Кирилл и Мефодий - читать онлайн книгу. Автор: Юрий Лощиц cтр.№ 53

читать книги онлайн бесплатно
 
 

Онлайн книга - Кирилл и Мефодий | Автор книги - Юрий Лощиц

Cтраница 53
читать онлайн книги бесплатно

Но ещё больше озадачивают на хазарском базаре его настоящие хозяева — еврейские купцы. Оказывается, они и тут любого заезжего славянина-торговца встречают… его же славянской речью. И пользуются ею легко, самоуверенно, как от роду своей. Вроде бы немного всего и нужно: счёт, цены, имена товаров. Но слово за слово, и речь полилась, переплелась, что струи за кормой.

Откуда бы такая осведомлённость? Понятно, уже по роду занятий каждый торговец обязан быть образцом обходительности и миролюбия. Особенно в общении с людьми того же ремесла. Иудеи-купцы в такой обходительности несравненны.

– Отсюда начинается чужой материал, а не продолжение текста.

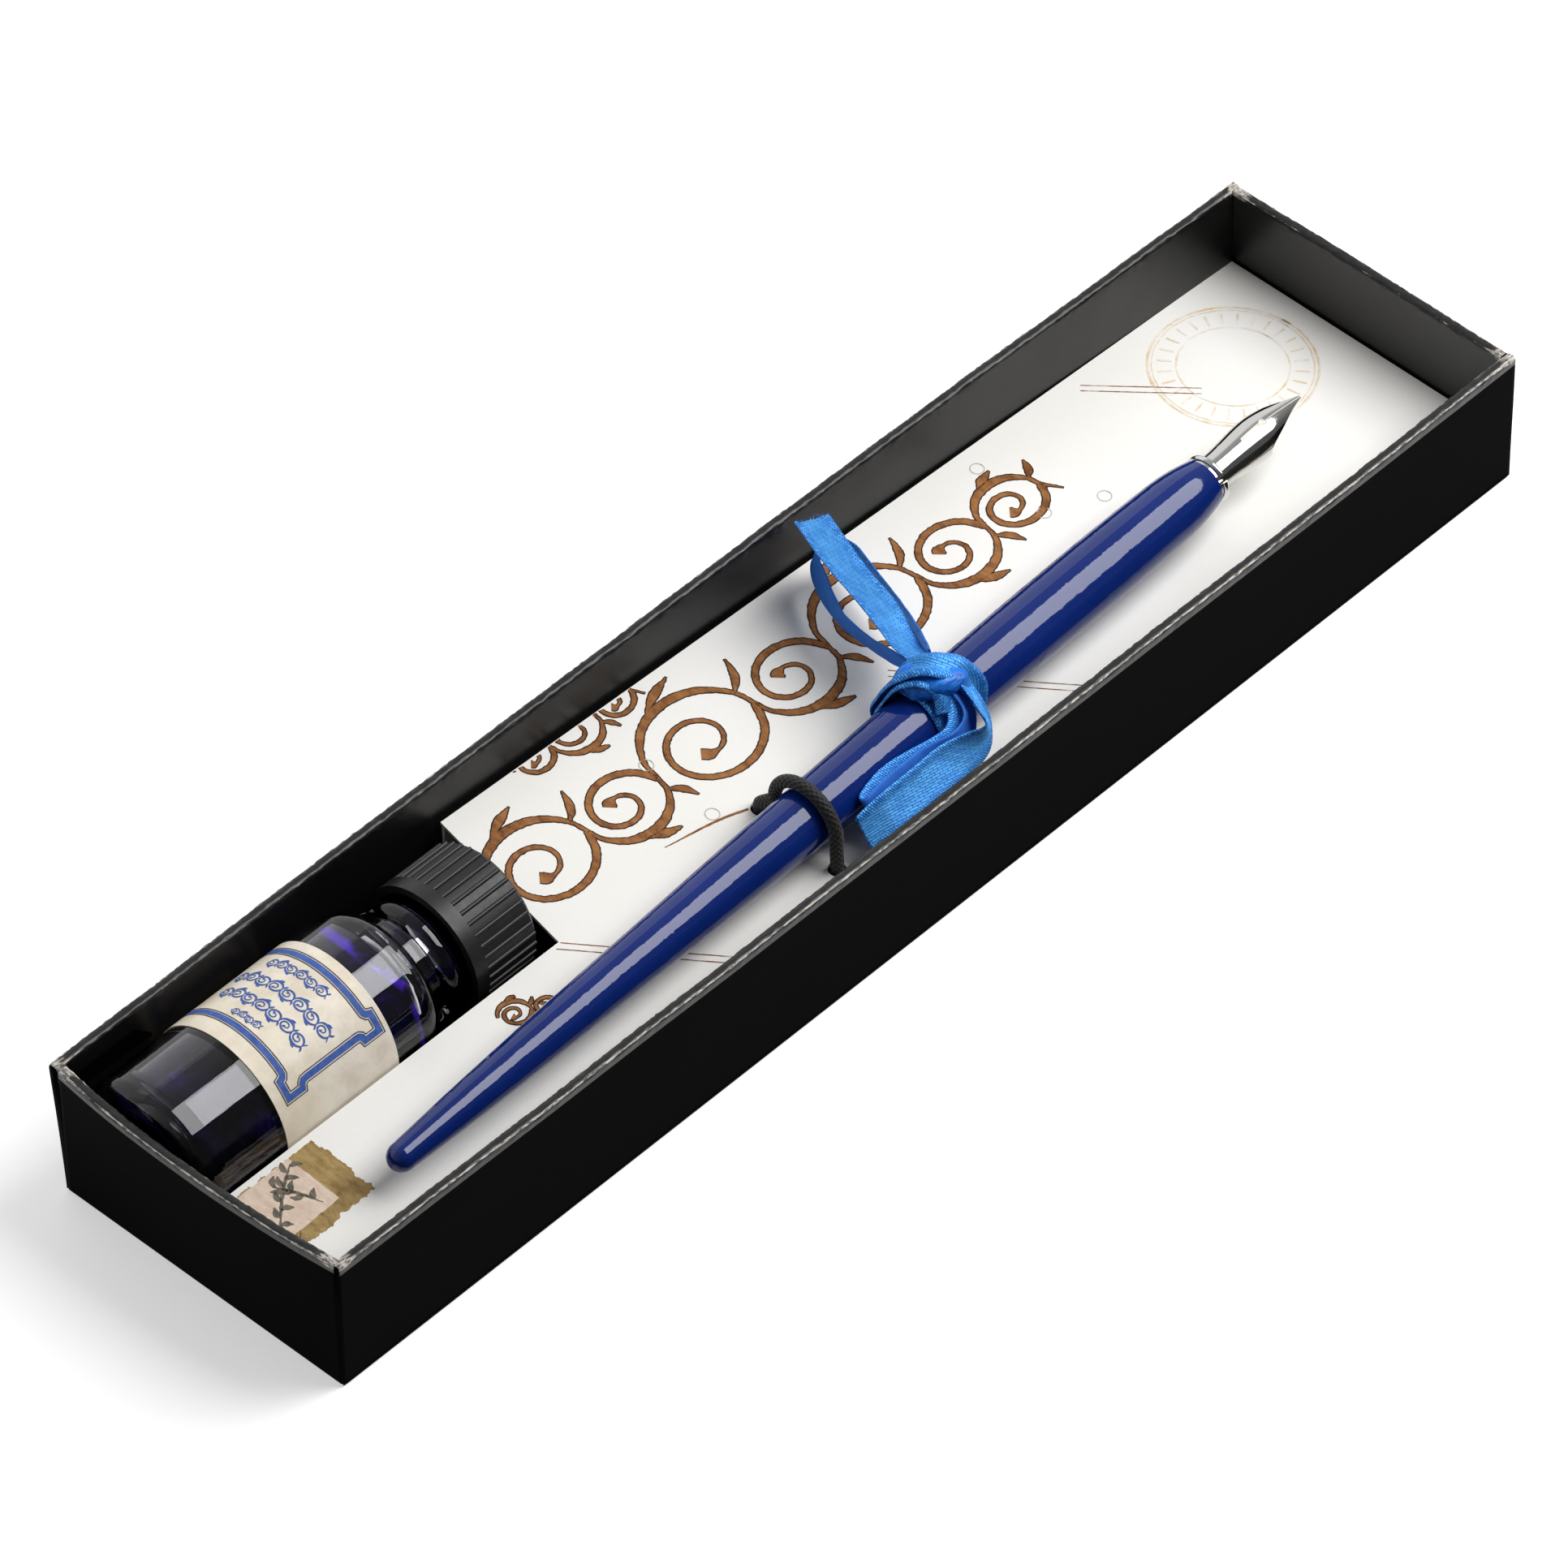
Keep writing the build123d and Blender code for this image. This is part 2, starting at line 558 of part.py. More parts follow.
def make_ribbons():
    """The bow. Its stretches are cut short just outside the knot that holds them."""
    make_ribbon_band()
    make_ribbon_knot()
    # the cut end that rises towards the far wall, tilted about its length
    make_ribbon("ribbon_tail_left", [
        ((12.7, -4.8, 21.4), (15.0, -4.9, 20.5)), ((12.6, -2.4, 21.8), (16.8, -2.6, 19.7)),
        ((14.2, 3.6, 22.6), (19.1, 3.0, 20.4)), ((16.6, 13.2, 23.3), (21.7, 12.8, 21.5)),
        ((18.7, 19.0, 23.4), (23.8, 18.4, 21.5))])
    # the bow's left loop, standing on edge under that end
    make_ribbon("ribbon_loop_left", [
        ((12.7, -4.7, 20.7), (13.2, -4.0, 18.6)), ((12.7, -1.6, 20.2), (14.1, -0.2, 16.6)),
        ((14.1, 6.4, 19.6), (15.6, 8.3, 15.2)), ((17.6, 12.9, 19.4), (18.2, 15.2, 15.0)),
        ((21.2, 17.2, 19.4), (22.2, 18.9, 14.9)), ((23.6, 14.2, 19.6), (24.0, 15.0, 14.7)),
        ((21.6, 8.2, 19.9), (22.2, 8.8, 15.1)), ((18.8, 0.2, 19.8), (19.6, 0.8, 16.0)),
        ((17.2, -4.4, 20.2), (17.5, -4.2, 18.4))])
    # the bow's right loop, turned back along the pen
    make_ribbon("ribbon_loop_right", [
        ((11.6, -11.6, 19.0), (13.4, -11.9, 18.8)), ((10.4, -13.3, 17.7), (12.6, -14.0, 15.2)),
        ((4.1, -12.6, 17.4), (5.2, -14.8, 12.3)), ((-0.8, -12.2, 17.1), (-0.2, -14.8, 12.2)),
        ((-3.6, -12.5, 16.7), (-3.3, -14.9, 11.9)), ((-4.4, -13.0, 16.5), (-4.1, -15.4, 11.8)),
        ((-4.3, -13.7, 16.5), (-4.0, -16.1, 11.8)), ((-3.3, -14.1, 16.6), (-3.0, -16.5, 11.8)),
        ((-0.4, -13.8, 17.0), (0.3, -16.3, 12.2)),
        ((5.3, -13.7, 17.5), (6.4, -16.1, 12.7)), ((11.2, -14.6, 17.9), (13.2, -14.9, 14.9)),
        ((13.2, -12.6, 19.5), (15.3, -12.2, 18.5))])
    # the other cut end, outside that loop
    make_ribbon("ribbon_tail_right", [
        ((14.0, -12.2, 20.3), (16.3, -11.9, 18.9)), ((13.7, -15.4, 19.1), (16.7, -14.4, 16.2)),
        ((12.6, -16.9, 17.9), (14.6, -16.8, 13.0)), ((7.6, -15.3, 17.3), (8.6, -17.8, 12.4)),
        ((-1.2, -15.0, 16.6), (-0.6, -17.8, 11.9)), ((-6.3, -14.8, 15.6), (-5.9, -17.3, 11.0))])


def main():
    os.makedirs("parts", exist_ok=True)
    make_floor()
    make_side_wall("wall_bottle_side", 1)
    make_side_wall("wall_pen_side", -1)
    make_end_wall("wall_tail_end", -1)
    make_end_wall("wall_nib_end", 1)
    make_corner_tab("corner_tab_tail_bottle", -1, 1)
    make_corner_tab("corner_tab_tail_pen", -1, -1)
    make_corner_tab("corner_tab_nib_bottle", 1, 1)
    make_corner_tab("corner_tab_nib_pen", 1, -1)
    make_card()
    low = CARD_LOW_Z - CARD - FIT
    make_side_leg("insert_leg_pen_side", -CARD_HALF_WIDTH + CARD / 2, -CARD_HALF_LENGTH, (low, low))
    far_y = CARD_HALF_WIDTH - CARD / 2
    far_top = (card_height(WINDOW_END_HIGH_X, far_y) - CARD - 0.1, card_height(CARD_HALF_LENGTH, far_y) - CARD - 0.1)
    make_side_leg("insert_leg_bottle_side", far_y, WINDOW_END_HIGH_X, far_top)
    make_end_leg()
    make_elastic()
    make_barb("elastic_barb_far", *ELASTIC_FOOT_FAR)
    make_barb("elastic_barb_near", elastic_pen_y() - ELASTIC_BEND, ELASTIC_FOOT_NEAR_Z)
    make_bottle()
    make_ink()
    make_label()
    make_cap()
    make_liner()
    make_holder()
    make_sleeve()
    make_prongs()
    make_nib()
    make_ribbons()


main()
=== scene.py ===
"""Looks of the calligraphy set box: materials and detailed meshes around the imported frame.

Lengths in the functions below are millimetres in the row frame, and MM turns them into Blender's metres.
+X runs from the pen's tail to its nib, +Y points to the wall beside the bottle, +Z is up.
"""
from math import acos, atan2, cos, exp, pi, radians, sin, sqrt

import bpy
from mathutils import Matrix, Vector, noise
from mathutils.bvhtree import BVHTree


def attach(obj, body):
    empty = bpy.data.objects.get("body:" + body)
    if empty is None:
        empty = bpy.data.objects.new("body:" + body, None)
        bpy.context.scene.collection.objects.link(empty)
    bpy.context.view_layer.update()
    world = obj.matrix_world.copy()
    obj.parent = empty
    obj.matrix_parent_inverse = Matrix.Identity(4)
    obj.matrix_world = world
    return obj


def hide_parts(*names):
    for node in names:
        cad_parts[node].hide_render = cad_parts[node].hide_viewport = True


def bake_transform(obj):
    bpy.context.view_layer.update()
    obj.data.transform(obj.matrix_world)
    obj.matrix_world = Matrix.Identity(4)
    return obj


MM = 0.001
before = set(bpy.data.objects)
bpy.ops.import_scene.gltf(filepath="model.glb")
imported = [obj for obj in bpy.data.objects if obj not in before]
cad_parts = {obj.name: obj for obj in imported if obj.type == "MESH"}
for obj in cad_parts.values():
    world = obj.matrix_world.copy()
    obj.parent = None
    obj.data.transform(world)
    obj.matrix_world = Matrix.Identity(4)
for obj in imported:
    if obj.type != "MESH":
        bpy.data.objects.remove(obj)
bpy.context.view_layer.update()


# ---- helpers

def give(tree, socket, value):
    """Sets a socket's value, or links the socket that feeds it. A colour is (red, green, blue)."""
    if isinstance(value, bpy.types.NodeSocket):
        tree.links.new(value, socket)
    elif socket.type == "RGBA":
        socket.default_value = (*value, 1)
    else:
        socket.default_value = value


def add(tree, kind, inputs=None, **settings):
    """Adds a shader node. An input is a value or the socket that feeds it."""
    made = tree.nodes.new("ShaderNode" + kind)
    for key, value in settings.items():
        setattr(made, key, value)
    for key, value in (inputs or {}).items():
        give(tree, made.inputs[key], value)
    return made


def new_material(name):
    """A material and its node tree."""
    made = bpy.data.materials.new(name)
    made.use_nodes = True
    return made, made.node_tree


def shade(made, **sockets):
    """Sets or links the Principled shader's sockets, with underscores for the spaces in their names."""
    shader = made.node_tree.nodes["Principled BSDF"]
    for key, value in sockets.items():
        give(made.node_tree, shader.inputs[key.replace("_", " ")], value)
    return made


def place(tree):
    """Row-frame position in metres."""
    return add(tree, "TexCoord").outputs["Object"]


def speckle(tree, scale, detail=3, roughness=0.55, stretch=(1, 1, 1), where=None):
    """Noise between 0 and 1 over the row-frame position, or over another one, scaled along each axis."""
    if where is None:
        where = place(tree)
    scaled = add(tree, "Mapping", {"Vector": where, "Scale": stretch}).outputs["Vector"]
    return add(tree, "TexNoise", {"Vector": scaled, "Scale": scale, "Detail": detail,
                                  "Roughness": roughness}).outputs["Fac"]


def ramp(tree, factor, *stops):
    """Colour ramp through (position, colour) stops."""
    made = add(tree, "ValToRGB", {"Fac": factor})
    elements = made.color_ramp.elements
    while len(elements) < len(stops):
        elements.new(0.5)
    for element, (position, colour) in zip(elements, stops):
        element.position = position
        element.color = (*colour, 1)
    return made.outputs["Color"]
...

Она позволяет им содержать в исправности это великое многоязыкое хозяйство, имя которому Хазария. Потому что Хазария крепка и живуча не тем, чем другие похваляются, — не единой верой и речью, не единым племенем, не хлебородной землёй, не великим вождём, а тем, что она укоренилась на перекрестье торговых путей — пеших, речных и морских. Это рыночное и таможенное перекрестье — её истинное сокровище, её настоящее сердце. Здесь она собирает жатву в свои закрома. Жатву особую — не пшеницей, не ячменем или овсом, а чистым золотом, звонким серебром, бирюзовой медью. Вот её вера и вождь, её кровь и хлеб, её неколебимое навсегда упование. Это и есть её настоящая речь, которую она при надобности мгновенно развернёт то на греческий, то на арабский, то на тюркский, то на персидский, то на славянский строй и лад.

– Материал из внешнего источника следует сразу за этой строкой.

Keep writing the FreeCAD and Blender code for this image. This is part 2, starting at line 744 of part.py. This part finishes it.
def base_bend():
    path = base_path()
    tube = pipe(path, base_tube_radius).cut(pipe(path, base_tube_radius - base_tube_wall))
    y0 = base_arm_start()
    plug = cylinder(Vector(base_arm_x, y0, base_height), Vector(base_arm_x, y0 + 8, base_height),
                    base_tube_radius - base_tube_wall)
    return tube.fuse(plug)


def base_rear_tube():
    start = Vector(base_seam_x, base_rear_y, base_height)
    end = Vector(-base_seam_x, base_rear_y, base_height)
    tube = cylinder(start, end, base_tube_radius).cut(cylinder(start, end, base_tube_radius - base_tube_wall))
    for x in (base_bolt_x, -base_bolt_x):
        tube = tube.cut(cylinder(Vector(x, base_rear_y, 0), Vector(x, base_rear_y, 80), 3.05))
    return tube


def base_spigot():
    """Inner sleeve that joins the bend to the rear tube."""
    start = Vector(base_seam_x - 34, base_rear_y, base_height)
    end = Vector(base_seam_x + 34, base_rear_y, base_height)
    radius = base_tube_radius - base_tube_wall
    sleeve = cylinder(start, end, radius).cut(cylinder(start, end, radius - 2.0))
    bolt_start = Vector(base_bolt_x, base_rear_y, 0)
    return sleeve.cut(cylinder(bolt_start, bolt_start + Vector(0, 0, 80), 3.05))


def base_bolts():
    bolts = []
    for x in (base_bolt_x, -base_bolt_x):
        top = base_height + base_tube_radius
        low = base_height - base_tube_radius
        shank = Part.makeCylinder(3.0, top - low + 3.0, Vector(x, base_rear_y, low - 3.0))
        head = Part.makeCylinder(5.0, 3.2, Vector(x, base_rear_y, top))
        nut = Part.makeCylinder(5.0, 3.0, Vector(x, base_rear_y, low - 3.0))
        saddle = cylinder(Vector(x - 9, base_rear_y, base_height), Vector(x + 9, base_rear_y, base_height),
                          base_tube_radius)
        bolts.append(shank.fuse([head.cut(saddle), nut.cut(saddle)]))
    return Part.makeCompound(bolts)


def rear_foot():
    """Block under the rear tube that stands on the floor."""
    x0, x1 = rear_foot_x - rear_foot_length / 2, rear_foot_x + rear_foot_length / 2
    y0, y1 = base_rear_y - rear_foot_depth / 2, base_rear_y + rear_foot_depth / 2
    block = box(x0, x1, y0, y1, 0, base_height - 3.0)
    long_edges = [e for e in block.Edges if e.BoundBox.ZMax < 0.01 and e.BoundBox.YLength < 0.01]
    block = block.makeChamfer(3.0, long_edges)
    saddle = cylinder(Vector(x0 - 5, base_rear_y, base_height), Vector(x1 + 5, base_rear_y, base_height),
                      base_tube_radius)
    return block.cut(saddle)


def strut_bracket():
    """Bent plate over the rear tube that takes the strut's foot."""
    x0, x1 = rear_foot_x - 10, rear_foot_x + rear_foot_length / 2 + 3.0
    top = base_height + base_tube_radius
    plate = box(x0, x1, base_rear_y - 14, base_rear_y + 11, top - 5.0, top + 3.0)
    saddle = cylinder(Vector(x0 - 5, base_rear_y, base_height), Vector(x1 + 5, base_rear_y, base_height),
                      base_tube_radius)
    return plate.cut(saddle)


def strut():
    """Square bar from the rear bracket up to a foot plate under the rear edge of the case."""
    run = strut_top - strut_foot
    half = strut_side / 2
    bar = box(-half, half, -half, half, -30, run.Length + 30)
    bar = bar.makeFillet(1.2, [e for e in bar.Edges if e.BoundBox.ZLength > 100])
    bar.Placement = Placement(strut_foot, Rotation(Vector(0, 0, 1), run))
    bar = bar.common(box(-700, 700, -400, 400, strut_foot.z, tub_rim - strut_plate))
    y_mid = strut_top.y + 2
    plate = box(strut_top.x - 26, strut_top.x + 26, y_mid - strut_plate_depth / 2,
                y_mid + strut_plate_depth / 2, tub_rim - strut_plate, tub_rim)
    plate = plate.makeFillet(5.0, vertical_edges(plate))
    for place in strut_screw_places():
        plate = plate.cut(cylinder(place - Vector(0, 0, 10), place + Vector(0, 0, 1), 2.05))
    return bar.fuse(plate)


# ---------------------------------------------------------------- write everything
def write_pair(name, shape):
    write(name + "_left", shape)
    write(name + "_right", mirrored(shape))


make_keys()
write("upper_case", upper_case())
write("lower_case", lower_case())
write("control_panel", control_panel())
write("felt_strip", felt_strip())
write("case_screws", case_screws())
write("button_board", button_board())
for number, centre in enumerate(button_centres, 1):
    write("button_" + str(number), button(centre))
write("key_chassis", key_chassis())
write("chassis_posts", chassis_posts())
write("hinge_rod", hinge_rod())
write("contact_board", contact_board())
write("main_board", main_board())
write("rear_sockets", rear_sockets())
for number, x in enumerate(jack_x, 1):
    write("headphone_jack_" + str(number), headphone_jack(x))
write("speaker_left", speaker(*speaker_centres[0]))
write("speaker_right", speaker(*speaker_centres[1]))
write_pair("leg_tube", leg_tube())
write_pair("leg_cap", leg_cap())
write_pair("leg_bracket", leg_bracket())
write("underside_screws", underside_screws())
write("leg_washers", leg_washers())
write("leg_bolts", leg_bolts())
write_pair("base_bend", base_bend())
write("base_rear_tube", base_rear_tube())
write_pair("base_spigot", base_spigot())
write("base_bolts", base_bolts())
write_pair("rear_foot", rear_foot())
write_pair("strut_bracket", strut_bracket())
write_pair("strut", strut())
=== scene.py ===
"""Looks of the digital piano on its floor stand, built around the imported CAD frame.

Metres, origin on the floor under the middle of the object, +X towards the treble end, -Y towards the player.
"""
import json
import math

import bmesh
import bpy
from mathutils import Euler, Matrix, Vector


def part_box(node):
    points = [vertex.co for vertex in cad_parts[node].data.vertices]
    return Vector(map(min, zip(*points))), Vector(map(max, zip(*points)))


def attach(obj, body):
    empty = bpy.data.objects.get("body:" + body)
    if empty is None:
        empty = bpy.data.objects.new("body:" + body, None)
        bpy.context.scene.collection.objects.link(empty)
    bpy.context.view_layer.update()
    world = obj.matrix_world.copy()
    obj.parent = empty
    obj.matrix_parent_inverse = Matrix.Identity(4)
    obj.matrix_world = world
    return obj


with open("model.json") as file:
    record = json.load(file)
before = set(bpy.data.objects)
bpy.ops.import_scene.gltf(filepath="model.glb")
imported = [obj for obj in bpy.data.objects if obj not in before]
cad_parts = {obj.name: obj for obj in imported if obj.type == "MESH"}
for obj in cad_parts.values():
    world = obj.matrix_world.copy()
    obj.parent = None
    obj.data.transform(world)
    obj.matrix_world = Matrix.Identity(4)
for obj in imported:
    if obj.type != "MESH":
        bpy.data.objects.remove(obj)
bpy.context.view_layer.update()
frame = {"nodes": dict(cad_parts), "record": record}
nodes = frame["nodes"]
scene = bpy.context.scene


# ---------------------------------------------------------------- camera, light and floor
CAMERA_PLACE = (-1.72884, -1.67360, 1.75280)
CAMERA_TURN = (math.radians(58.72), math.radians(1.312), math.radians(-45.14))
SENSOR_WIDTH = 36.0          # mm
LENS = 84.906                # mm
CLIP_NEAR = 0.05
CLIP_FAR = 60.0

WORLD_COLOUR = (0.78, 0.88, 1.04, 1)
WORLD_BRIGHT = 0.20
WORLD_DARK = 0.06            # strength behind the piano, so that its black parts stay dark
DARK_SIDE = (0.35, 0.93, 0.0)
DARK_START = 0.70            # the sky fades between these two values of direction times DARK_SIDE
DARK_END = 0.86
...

Как не знать здешнему купцу по-славянски? Арабский гость в славянские города забирается на короткий час и, отторговав, не мешкая, оттуда исчезает. Но хазарские торговцы в тех же городах селятся накрепко, живут оседло, целыми улицами и поколениями. Ни площадная брань, ни грабежи и пожары их не отваживают от такого обычая, потому что местные вожди у них в должниках, и не найти такого, кто не хотел бы ещё и ещё свой должок продлить.

Но если так доходно купцам каганата говорить по-славянски, то как же захватывающе велик должен быть людским числом и земляным своим охватом сам по себе этот славянский материк, из которого проистекают Волга, Дон, Днепр, Днестр, Дунай? Настолько оно таинственное, это лоно, самое закрытое из праотеческих Иафетовых наследий, что до сих пор не дало толком разглядеть и описать себя по сути никому — ни Геродоту, ни Плинию, ни Страбону, ни Прокопию с Иорданом…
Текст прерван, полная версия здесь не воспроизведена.